Conductor: Jason Tramm, Director: Stefanos Koroneos, Set Designer: Tasos Protopsaltou, Costume Designers: Tasos Protopsaltou & Sara Beth Pearson, Lighting Designer: Matthew Deinhart, Poster Designer: Ricardo Monge

Cast: Enes Pektas, Lucas Bouk, and Ashton Jones as Don Giovanni; Logan Dooley as Leporello; William Mouat and Rick Agster as Commendatore; Sara Kennedy, Ashia Barnes, and Stephanie Rivero as Donna Anna; Juan José Beltrán Carmona and Pedro Barrera as Don Ottavio; Kathleen Echols, Eun Byoul Song, and Stephanie Lorenz as Donna Elvira; Seongeun Luna Park, Alana Sha’I, and Taylor Consiglio as Zerlina; Minki Hong as Masetto, and Omar Howard as Miss Shangay Lily.

Teatro Grattacielo Announces 2022-23 Season

Spontini’s La Vestale

October 28, 2023 at Gerald Lynch Theater

grattacielo.org/season/maria-callas-the-100th-birth-anniversary-la-vestale

Spontini’s La Vestale has only been presented in the United States once before: in 1926 at the Met with Rosa Ponselle in the title role. It has never been seen stateside, in Italian, since.
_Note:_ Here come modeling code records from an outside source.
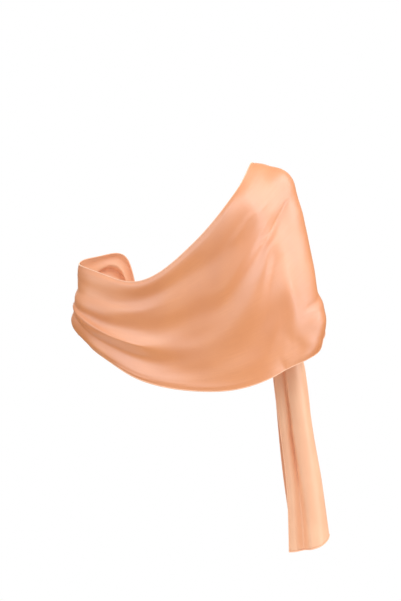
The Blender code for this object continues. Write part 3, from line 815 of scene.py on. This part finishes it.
def studio():
    """Soft light all round, dimmer from below and from beyond the cloth, and the soft boxes."""
    world = bpy.data.worlds.new("studio")
    bpy.context.scene.world = world
    world.use_nodes = True
    tree = world.node_tree
    tree.nodes.clear()
    way = put(tree, "ShaderNodeTexCoord").outputs["Generated"]
    way = put(tree, "ShaderNodeSeparateXYZ", Vector=way).outputs
    upward = put(
        tree, "ShaderNodeMapRange", {"interpolation_type": "SMOOTHSTEP"},
        Value=way["Z"], From_Min=-0.45, From_Max=0.65, To_Min=0.2, To_Max=1.0,
    )
    beyond = put(
        tree, "ShaderNodeMapRange", {"interpolation_type": "SMOOTHSTEP"},
        Value=way["Y"], From_Min=0.0, From_Max=0.8, To_Min=1.0, To_Max=0.5,
    )
    strength = put(tree, "ShaderNodeMath", {"operation": "MULTIPLY"}, Value=upward.outputs[0])
    tree.links.new(beyond.outputs[0], strength.inputs[1])
    glow = put(tree, "ShaderNodeBackground", Color=linear("#FFFFFF"), Strength=strength.outputs[0])
    backdrop = put(tree, "ShaderNodeBackground", Color=linear("#FFFFFF"), Strength=1.0)
    seen = put(tree, "ShaderNodeLightPath")
    both = put(tree, "ShaderNodeMixShader")
    tree.links.new(seen.outputs["Is Camera Ray"], both.inputs[0])
    tree.links.new(glow.outputs[0], both.inputs[1])
    tree.links.new(backdrop.outputs[0], both.inputs[2])
    put(tree, "ShaderNodeOutputWorld", Surface=both.outputs[0])
    for box in SOFT_BOXES:
        soft_box(*box)


def photograph_camera():
    """Level view from behind, as far off as the photograph's perspective gives."""
    lens = bpy.data.cameras.new("camera")
    lens.sensor_fit = "VERTICAL"
    lens.sensor_height = 36
    lens.lens = 36 * VIEW_DISTANCE / (METRES_PER_PIXEL * PIXELS_HIGH)
    lens.clip_end = 50
    camera = bpy.data.objects.new("camera", lens)
    bpy.context.scene.collection.objects.link(camera)
    spine, forward = (-SHOULDER_REST[0] * CM, -SHOULDER_REST[1] * CM)
    camera.location = (spine + VIEW_SIDE, forward - VIEW_DISTANCE, VIEW_HEIGHT)
    camera.rotation_euler = (np.pi / 2, 0, 0)
    bpy.context.scene.camera = camera


def main():
    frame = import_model()
    photograph_camera()
    studio()
    pale_floor()
    bpy.context.scene.view_settings.view_transform = "Standard"

    grid = cloth_middle()
    face = satin_weave(
        "peach warp satin, face", thread="#ED954F", shade="#E48B47",
        roughness=0.42, gloss=0.85, streak_depth=0.5,
    )
    # The reverse is matt and a little paler in its own right. The rest of its much paler colour is painted
    # light, standing in for the light that falls on the hanging end.
    reverse = satin_weave(
        "peach warp satin, reverse", thread="#FBC49B", shade="#F4B78E",
        roughness=0.55, gloss=0.45, streak_depth=0.4,
    )
    panel = satin_panel(grid, (face, reverse))
    hem = rolled_hem(grid, satin_roll_painted_highlight())
    stitches = hem_stitches(grid, spun_polyester_thread())

    for piece in (panel, hem, stitches):
        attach(piece, "root")
    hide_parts(*frame["nodes"])


main()
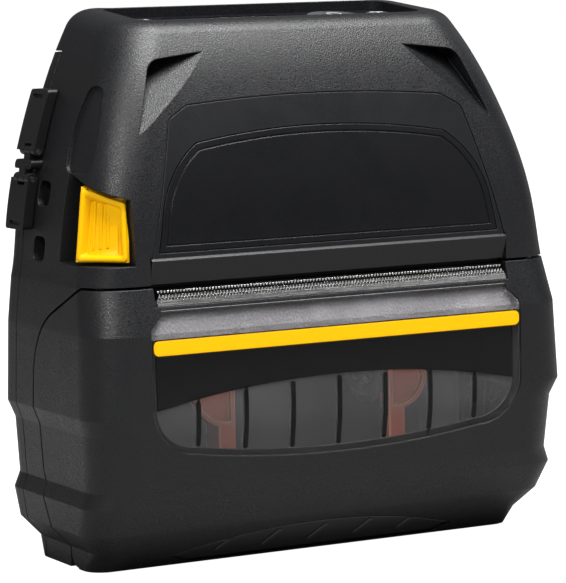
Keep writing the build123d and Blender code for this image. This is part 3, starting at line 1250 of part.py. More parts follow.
def door_skin(low, high, front, rear, outset, inset):
    """A piece of skin that stands on the left flank."""
    with BuildSketch(Plane.YZ) as outline:
        with Locations(((front + rear) / 2, (low + high) / 2)):
            RectangleRounded(rear - front, high - low, 1.2)
    return side_skin(outline.sketch, outset, inset, -ASIDE, -50)


def flank_rod(pin, radius, front, rear, mode=Mode.ADD):
    """A bar along Y beside the left flank."""
    rod("y", pin, radius, front, rear, mode=mode)


with BuildPart() as port_hinge_block:
    add(door_skin(113.2, 115.8, DOOR_FRONT, DOOR_REAR - 1, DOOR_OUT, 0.0))
    for pin in (UPPER_PIN, LOWER_PIN):
        flank_rod(pin, DOOR_ROUND, LUG_FRONT, LUG_REAR)
        flat = 114.5 if pin == UPPER_PIN else 114.4
        shift = -0.5 if pin == UPPER_PIN else 0.5
        with BuildSketch(Plane.XZ.offset(-LUG_REAR)) as web:
            with BuildLine():
                Polyline((pin[0] - 1.3, pin[1]), (pin[0] + 1.3, pin[1]), (pin[0] + 1.3 + shift, flat),
                         (pin[0] - 1.3 + shift, flat), close=True)
            make_face()
        extrude(web.sketch, amount=LUG_REAR - LUG_FRONT)
    for pin in (UPPER_PIN, LOWER_PIN):
        flank_rod(pin, DOOR_PIN, 0, 60, mode=Mode.SUBTRACT)
    add(body(0.0), mode=Mode.SUBTRACT)
keep(port_hinge_block, "port_hinge_block")

with BuildPart() as port_pins:
    for pin in (UPPER_PIN, LOWER_PIN):
        flank_rod(pin, DOOR_PIN, DOOR_FRONT + 0.8, KNUCKLE_END - 0.2)
keep(port_pins, "port_pins")

for pin, label, way, reach in ((UPPER_PIN, "port_door_upper", 1, 17.2), (LOWER_PIN, "port_door_lower", -1, 14.6)):
    with BuildPart() as door:
        low, high = sorted((pin[1], pin[1] + way * reach))
        add(door_skin(low - (2 if way > 0 else 0), high + (2 if way < 0 else 0), DOOR_FRONT, DOOR_REAR, DOOR_OUT, DOOR_IN))
        low, high = sorted((pin[1] - way * 9, pin[1]))
        block(-ASIDE, -50, 0, 60, low, high, mode=Mode.SUBTRACT)
        flank_rod(pin, DOOR_ROUND, DOOR_FRONT, KNUCKLE_END)
        block(-ASIDE, -50, LUG_FRONT - 0.4, LUG_REAR + 0.4, pin[1] - 2.0, pin[1] + 2.0, mode=Mode.SUBTRACT)
        flank_rod(pin, DOOR_PIN + RUNNING, 0, 60, mode=Mode.SUBTRACT)
        # Finger lip at the free end
        low, high = sorted((pin[1] + way * (reach - 2.6), pin[1] + way * (reach - 1.2)))
        with BuildSketch(Plane.YZ) as groove:
            with Locations(((DOOR_FRONT + DOOR_REAR) / 2, (low + high) / 2)):
                RectangleRounded(7, 1.2, 0.5)
        add(side_skin(groove.sketch, DOOR_OUT - 2, DOOR_OUT + 0.6, -ASIDE, -50), mode=Mode.SUBTRACT)
    keep(door, label)

# Sockets in the wall openings behind the doors
with BuildPart() as power_socket:
    block(-67.5, -58.0, 15.5, 25.5, 120.9, 131.9)
    with BuildSketch(Plane.YZ.offset(-68)) as ring:
        with Locations((20.5, 126.4)):
            Circle(3.6)
            Circle(1.2, mode=Mode.SUBTRACT)
    extrude(ring.sketch, amount=7, mode=Mode.SUBTRACT)
    add(body(WALL - 0.4), mode=Mode.INTERSECT)
keep(power_socket, "power_socket")

with BuildPart() as data_socket:
    block(-70.5, -60.0, 15.5, 25.5, 99.4, 107.4)
    block(-71, -64.0, 16.6, 24.4, 101.0, 105.8, mode=Mode.SUBTRACT)
    block(-70.0, -64.0, 17.6, 23.4, 102.9, 103.9)
    add(body(WALL - 0.4), mode=Mode.INTERSECT)
keep(data_socket, "data_socket")
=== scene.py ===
"""Portable label printer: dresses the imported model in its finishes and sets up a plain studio."""

import json
import logging
import math
from dataclasses import dataclass, field
from enum import Enum
from typing import ClassVar

import bmesh
import bpy
from mathutils import Matrix, Vector

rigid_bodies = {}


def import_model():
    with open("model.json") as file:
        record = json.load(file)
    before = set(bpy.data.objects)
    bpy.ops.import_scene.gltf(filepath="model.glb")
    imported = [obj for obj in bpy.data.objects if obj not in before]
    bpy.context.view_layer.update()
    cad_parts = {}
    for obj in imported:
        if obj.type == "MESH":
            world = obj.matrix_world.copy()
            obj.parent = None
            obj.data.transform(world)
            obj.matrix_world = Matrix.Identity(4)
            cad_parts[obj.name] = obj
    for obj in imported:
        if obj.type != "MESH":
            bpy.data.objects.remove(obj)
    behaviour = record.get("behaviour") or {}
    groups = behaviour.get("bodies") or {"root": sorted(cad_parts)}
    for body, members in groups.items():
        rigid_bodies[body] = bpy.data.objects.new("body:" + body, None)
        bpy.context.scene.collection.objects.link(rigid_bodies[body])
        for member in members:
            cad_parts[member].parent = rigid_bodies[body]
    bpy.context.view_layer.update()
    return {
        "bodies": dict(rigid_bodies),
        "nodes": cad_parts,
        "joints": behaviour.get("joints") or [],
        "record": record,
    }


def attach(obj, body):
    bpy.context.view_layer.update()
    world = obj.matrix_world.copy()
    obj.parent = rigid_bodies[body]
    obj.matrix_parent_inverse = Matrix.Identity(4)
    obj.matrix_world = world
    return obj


LOG = logging.getLogger("label_printer")
Colour = tuple[float, float, float]
Point = tuple[float, float, float]
Spot = tuple[float, float]
Profile = tuple[Spot, ...]


class Lay(Enum):
    """Which way the drawn lines of a metal run."""

    ACROSS = (1.0, 0.04, 1.0)
    UPRIGHT = (1.0, 1.0, 0.04)
    SIDEWAYS = (0.04, 1.0, 1.0)


# Shader node groups that more than one finish uses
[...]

This semi-staged concert production, starring Indra Thomas as Giulia and Tahanee Aluwihare as La Gran Vestale, will pay homage to legendary soprano Maria Callas, who led the 1954 Teatro alla Scala production and would have been 100 years old in 2023. The production will also be available via livestream.

Conductor: Christian Capocaccia, Director: Stefanos Koroneos, Poster Designer: Ricardo Monge

Cast: Indra Thomas as Giulia, Tahanee Aluwihare as La Gran Vestale, Kyle Oliver as Cinna, Eric Lindsey as Il Sommo Sacerdote, Rick Agster as Un Aruspice, and Hyunsoon Kim as Un Console. Casting for the role of Licinio will be announced on a later date

About Teatro Grattacielo

Teatro Grattacielo is unique in New York City. With a full symphonic orchestra and chorus, world-class soloists and repertoire that is first-rate (albeit unfamiliar), its performances yearly have been an event that has been dear to the hearts of operaphiles since 1994.

Teatro Grattacielo’s performances of operas that held the European stages from the 1820s to 1930s—yet many of which failed to find root in the international operatic repertoire—demonstrate that these works have a rare beauty that is only difficult to appreciate because they are so seldom heard. Such rarities as I Cavalieri di Ekebù, Riccardo Zandonai’s operatic treatment of Selma Lagerlöf’s Pulitzer Prize winning novel “The Saga of Gösta Berling,” caused a sensation in the audience, most of whom had never known that this intense, heartfelt music drama existed, and were privileged to hear it with little chance of it being performed again soon.

Other operas, such as Mascagni’s Guglielmo Ratcliff, Il Piccolo Marat, and Iris, Montemezzi’s L’Amore dei Tre Re, L’Incantesimo, and Risurrezione, as well as Giordano’s La Cena Delle Beffe amply show that the verismo movement extended far beyond the boundaries of the familiar warmth of Puccini, in a rich and varied tapestry of emotionally-charged music drama.

For its 18th season, Teatro Grattacielo presented Italo Montemezzi’‘s lyrical masterpiece, La Nave, adapted from the play by Gabriele d’Annunzio, which had not been seen in the U.S. since 1919, and which was performed by the Teatro Grattacielo Orchestra conducted by Maestro Israel Gursky, in a specially reconstructed version taken from the composer’s manuscript.

In 2019, Teatro Grattacielo presented a Gala of Verismo works for its 25th Anniversary Concert. In 2020 has filmed Umberto Giordano’s Fedora in collaboration with Global Vision and Beniamino Gigli, 100 YEARS at the Met, a dedication to great tenor Beniamino Gigli who’s Met debut occurred 100 years ago on November 26th 1920. Both productions are streaming on our website.